The United States Supreme Court, in an opinion written by Justice Kennedy and joined by four other justices, concluded that “the physical presence rule, both as first formulated and as applied today, is an incorrect interpretation of the Commerce Clause.”

The Court noted that Quill was “flawed on its own terms” for three reasons. First, under Complete Auto Transit, Inc. v. Brady, 430 U.S. 274 (1977), substantial nexus does not require physical presence, and there is no sufficient basis for a separate nexus rule for imposing a use tax collection obligation (as compared to income, franchise or any other tax). Second, the physical presence rule has created market distortions, based on what the Court labeled “a judicially created tax shelter” for out-of-state retailers. Third, the physical presence rule relied on arbitrary, formalistic distinctions that treated economically identical actors differently. The Court characterized the physical presence requirement as “an extraordinary imposition by the Judiciary on States’ authority to collect taxes and perform critical public functions,” as it unfairly allowed out-of-state sellers and their customers to escape payment of lawful state taxes.

Finally, the Court concluded that stare decisis did not require it to reaffirm the physical presence requirement. The Court reasoned that changes to interstate commerce since Quill was decided in 1992, including the rise of e-commerce and the increasing budgetary challenges faced by states, justified revisiting the physical presence standard, which it described as “no longer a clear or easily applicable standard.”

The dissent by Chief Justice Roberts and joined by three other justices noted the additional issues of the compliance challenges on which Bellas Hess and Quill were based (the United States has more than 10,000 separate taxing jurisdictions), and the unanswered invitation to Congress to exercise its Commerce Clause authority to legislate a different standard that were “breezily” dismissed in the majority opinion.

Implications and Open Questions

The Wayfair decision is expected to trigger a wave of legislative action by other states that will likely use SB 106 as a model for what passes constitutional muster and will likely comply with the three most salient characteristics of SB 106 highlighted by the Supreme Court:

  1. a minimum threshold of sales (dollars or transactions) to impose the collection obligation, providing a safe harbor for small sellers or those with very few sales into a jurisdiction
  2. no retroactive tax imposition
  3. some effort at the streamlining of the collection process, such as through the Streamlined Sales and Use Tax Agreement

In overruling Quill, the Supreme Court left open many questions about the future of use tax nexus requirements.

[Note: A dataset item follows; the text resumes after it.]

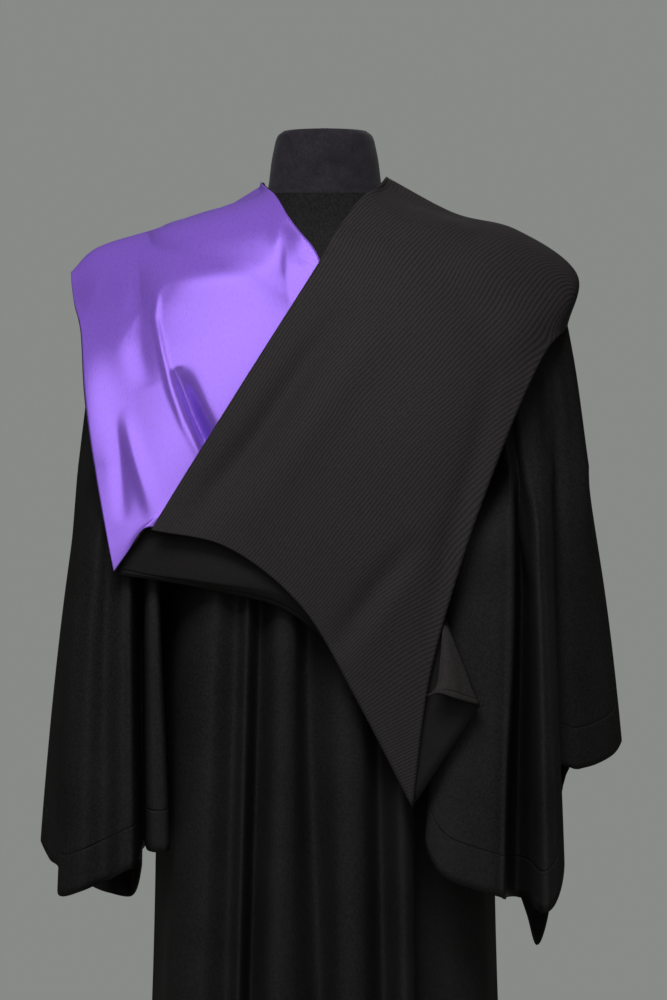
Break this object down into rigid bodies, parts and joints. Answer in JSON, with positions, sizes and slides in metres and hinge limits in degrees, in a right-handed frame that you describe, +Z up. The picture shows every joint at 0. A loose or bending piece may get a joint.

  • What constitutes “substantial nexus”? The Court found that the economic nexus requirements in SB 106 satisfied Complete Auto’s “substantial nexus” standard. According to the Court, the nexus was “clearly sufficient based on both the economic and virtual contacts respondents have with the State.” It is unclear whether the other states will use the tested standards validated in SB 106 or attempt to use different or lower thresholds (such as “click through” nexus or other virtual contacts).
  • Will economic nexus laws be invalidated on other Commerce Clause grounds?Wayfair struck down the physical presence requirement, but the Court did not address any other potential claims for invalidating the South Dakota law under other Commerce Clause principles, instead leaving those claims to be addressed in the first instance on remand.
  • Is compliance with sales tax rules overly burdensome for small businesses? The Court acknowledged, but dismissed, the issue of whether complex state tax systems create an unfair administrative and regulatory burden for startups and other small businesses. The courts or state legislatures may respond to these concerns, including by providing relief for businesses with de minimis contacts with a state or continuing efforts to streamline and simplify use tax collection.
  • Will Congress step in? In his dissent in Wayfair, Chief Justice Roberts reasoned that Congress, not the Court, was the right actor to overturn the physical presence rule and that the Court’s Wayfair decision has complicated the legislative process, noting that Congress has previously considered and is now considering various proposals to overturn the physical presence rule. The patchwork of state nexus laws that have now potentially been validated under Wayfair, and the open questions about the contours of the Commerce Clause in this context, may finally prompt Congress to act to reduce any undue burden on interstate commerce.